Silence from the White House on Guantanamo Abuse

Andy Worthington has a timely and important article today, titled "Who's Running Guantanamo?"
On Jan. 20, the answer to that question seemed obvious. In his inaugural speech, with George W. Bush standing just behind him, President Obama pointedly pledged to "reject as false the choice between our safety and our ideals" – a clear indication that, as he promised in a speech in August 2007, he would dismantle the extralegal aberrations of the Bush administration's "War on Terror"....

President Obama requested the military judges at Guantánamo to call a halt for four months to all proceedings in the military commissions at Guantánamo....

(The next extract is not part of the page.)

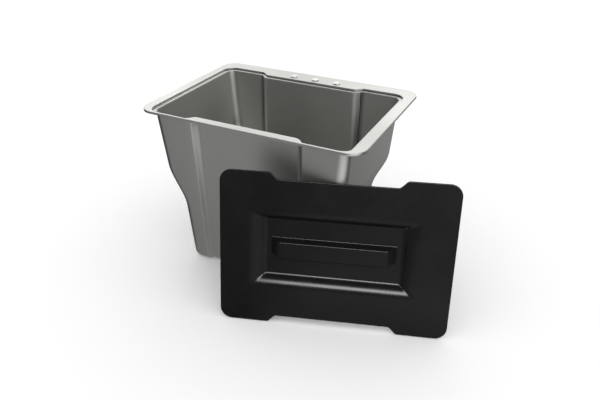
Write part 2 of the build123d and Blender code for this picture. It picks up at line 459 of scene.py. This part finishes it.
def stretched_noise(tree, stretch, scale, detail, roughness):
    """Noise in the object's own space, drawn out by different amounts along each axis."""
    place = tree.nodes.new("ShaderNodeTexCoord")
    mapping = tree.nodes.new("ShaderNodeMapping")
    mapping.inputs["Scale"].default_value = stretch
    tree.links.new(place.outputs["Object"], mapping.inputs["Vector"])
    noise = tree.nodes.new("ShaderNodeTexNoise")
    noise.inputs["Detail"].default_value = detail
    noise.inputs["Roughness"].default_value = roughness
    tree.links.new(mapping.outputs["Vector"], noise.inputs["Vector"])
    if isinstance(scale, bpy.types.NodeSocket):
        tree.links.new(scale, noise.inputs["Scale"])
    else:
        noise.inputs["Scale"].default_value = scale
    return noise.outputs["Fac"]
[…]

The day after, he signed his first executive orders, stating that Guantánamo would be closed within a year, upholding the absolute ban on torture, ordering the CIA to close all secret prisons, establishing an immediate review of the cases of the remaining 242 prisoners in Guantánamo, and requiring Defense Secretary Robert Gates to ensure, within 30 days, that the conditions at Guantánamo conformed to the Geneva Conventions....
Worthington goes on to describe a struggle within the Pentagon to defy Obama's stay on prosecutions as it pertained to Saudi prisoner Abdul Rahim al-Nashiri. Ultimately, the convening authority of the military commissions at Guantanamo dismissed charges against al-Nahiri, though he is charges can be re-filed again later.

As Bush appointees and Cheney proteges muck around the Pentagon and the Naval Base at Guantanamo, Guantanamo prisoner Binyam Mohamed's attorney, Lieutenant Colonel Yvonne Bradley, reports deteriorating conditions at that facility, with "savage beatings," forced extractions from inmate cells, and forced feedings in an effort to quash a mass hunger strike among inmates. Over 20% of all inmates at the facility are currently on hunger strike.

Worthington concludes:
... although Bradley's account indicates that the crisis in Guantánamo is such that ongoing discussions about implementing the Geneva Conventions should be replaced by urgent intervention to address the prisoners' complaints (and alleviating the chronic isolation in which most of the prisoners are held would be a start), the conditions in Guantánamo have been met with a resolute silence from the Pentagon and the White House.

Will it really take another death in Guantánamo – the sixth – to provoke a response?